Formative assessments are planned, ongoing processes that educators use to understand and improve student learning outcomes by supporting students in becoming self-directed learners. Dylan Wiliam, an authority on formative assessment, illustrates it another way: “Summative assessment is like a thermometer—it tells us the temperature. Formative assessment, on the other hand, is like a thermostat—it measures the hotness or coldness of a room AND adjusts the temperature accordingly.”

Formative assessments help you understand what misconceptions are blocking your students from their lightbulb moments, where your students are on the path to deeper learning, and what steps you can take to support them.

The formative assessment process provides actionable learning evidence in the moment—minute by minute, day by day—to advance learning. Formative assessment can take the form of a test or a collection of targeted questions about a specific learning standard, but it can also appear in less obvious ways such as observations, discussions, projects, self-assessments, hand signals, or sharing activities. Any planned opportunity to check your students’ understanding or knowledge that includes actionable and enacted results can be considered a formative assessment.

Why Use Formative Assessments?

Formative assessments promote learning. When done well, they can provide information you can use to check progress, modify instruction, and be responsive to your students’ instructional needs. And you can use the data from formative assessments to make decisions about individualized instruction that are more specific.

When Should You Assess?

Formative assessment should be ongoing and flow naturally with instruction. You can use formative assessments to understand where your students are, where they need to go, and how to get them there. Only then can you provide them with opportunities for enrichment and deeper understanding or alter your instructional approach for those who may benefit from further teaching.

Where to Use Assessments

You can use formative assessment processes wherever you’re teaching—in the classroom, in groups, or in virtual learning environments—so you can check for understanding and provide meaningful feedback wherever you teach.

Who Should Use Assessments?

You and your students are equally important when it comes to formative assessments. The process requires a collaborative classroom environment in which you and your students all benefit from dialogue about learning. Students need opportunities to give and receive feedback, understand where they are in their learning journeys, and express the need for clarification, reteaching, or an extension of learning. Formative assessments, while beneficial for teachers, also allow students to be agents of their own learning. Denise Hiott, seventh grade math teacher in Tennessee, says, “When teachers can understand strengths and weaknesses quickly, they can implement classroom changes that can transform a classroom. The quality of instruction has nowhere to go but up when you have quality assessments.”

How to Use Assessments

Several key practices contribute to successful formative assessment processes.

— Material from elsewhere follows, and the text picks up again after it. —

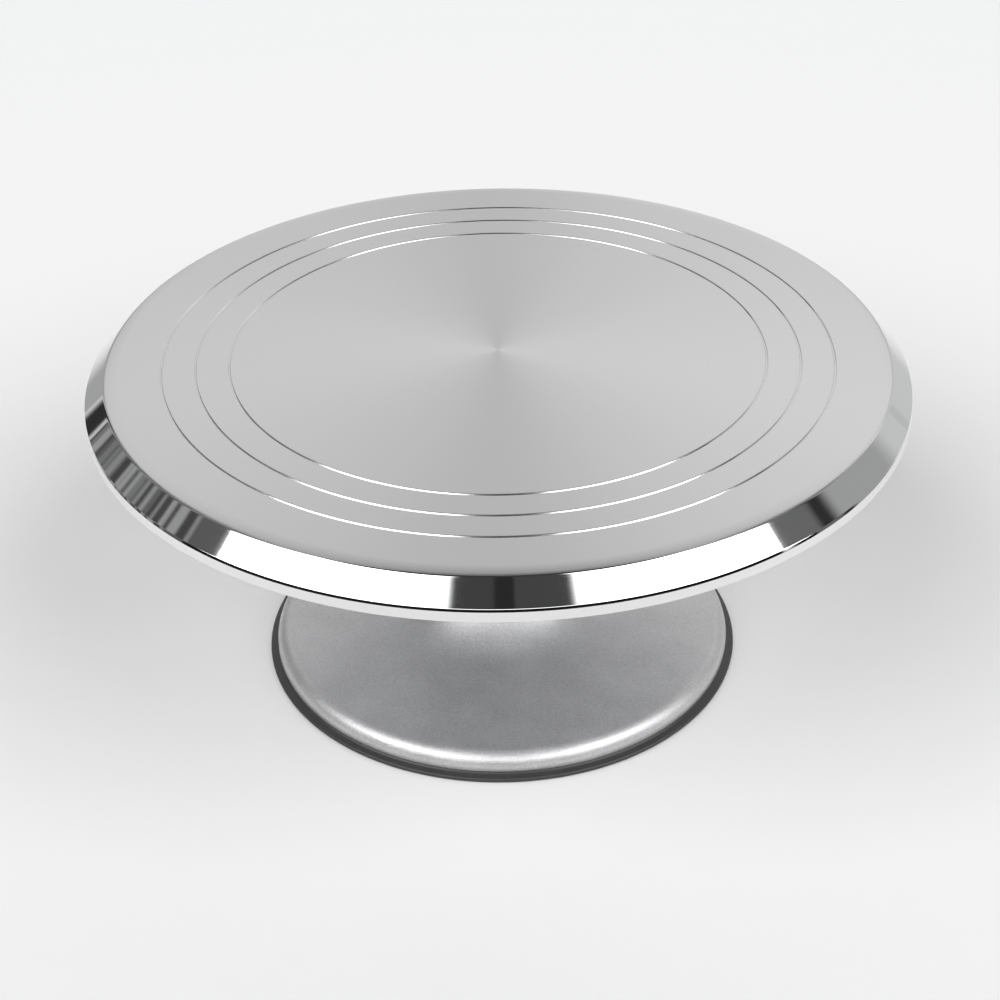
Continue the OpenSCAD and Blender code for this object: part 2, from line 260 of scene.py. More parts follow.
@dataclass(frozen=True)
class BathFinish(Finish):
    """A thin coat from a bath, such as zinc or black oxide: smooth, and mottled where it took unevenly."""

    second_colour: str = "808080"
    patch: float = 3.0
    depth: float = 0.01
    uneven: float = 0.3

    def pattern(self, tree: bpy.types.NodeTree, shader: bpy.types.Node) -> None:
        """Adds patches of the second colour, and a faint grain.

        Args:
            tree: The material's tree.
            shader: Its Principled shader.
        """
        place = add_node(tree, "ShaderNodeTexCoord").outputs["Object"]
        patches = add_node(
            tree, "ShaderNodeTexNoise",
            {"Vector": place, "Scale": 1 / (self.patch * MM), "Detail": 4.0, "Distortion": 0.6},
        )
        spread = add_node(
            tree, "ShaderNodeMapRange",
            {"Value": patches.outputs["Fac"], "From Min": self.uneven, "From Max": 1 - self.uneven},
        )
        tint = add_node(
            tree, "ShaderNodeMix",
            {0: spread.outputs["Result"], 6: linear(self.colour), 7: linear(self.second_colour)},
            data_type="RGBA",
        )
        smoothest = self.roughness * (1 - self.uneven)
        roughest = self.roughness * (1 + self.uneven)
        grade = add_node(
            tree, "ShaderNodeMapRange",
            {"Value": patches.outputs["Fac"], "To Min": smoothest, "To Max": roughest},
        )
        bump = add_node(
            tree, "ShaderNodeBump",
            {"Height": patches.outputs["Fac"], "Strength": 1.0, "Distance": self.depth * MM},
        )
        tree.links.new(tint.outputs[2], shader.inputs["Base Color"])
        tree.links.new(grade.outputs["Result"], shader.inputs["Roughness"])
        tree.links.new(bump.outputs["Normal"], shader.inputs["Normal"])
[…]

  • Practice should be targeted and intentional.

    Think about small measurements—specific, pinpointed evaluation of a skill or concept currently being taught. Being able to target specific preconceptions or misconceptions is key to advancing learning and allowing for deeper understanding. These processes don’t have to be complex, but they should provide actionable information.

  • Feedback should be used immediately to adjust teaching.

    Using formative assessment data in real time lets you adjust your instruction and respond in the moment to your students’ needs. Formative feedback and flexible instruction plans are efficient ways to help your students achieve proficiency in skills or concepts.

  • Students should be partners in the process.

    Don’t keep feedback a secret. Tell your students where they are in their learning, how they can reach their goals, and where they can focus or extend their learning. You want to create learners for life by giving your students the opportunity to feel in charge of their learning.

  • Practices are ongoing and part of instruction.

    Focus on where your students are in their learning journey and whether they are progressing toward their goals—not just if they have met them. Formative processes should be integrated into the classroom and fit seamlessly into instruction.

Formative assessments are valuable tools for educators that can ultimately help you improve your students’ learning outcomes.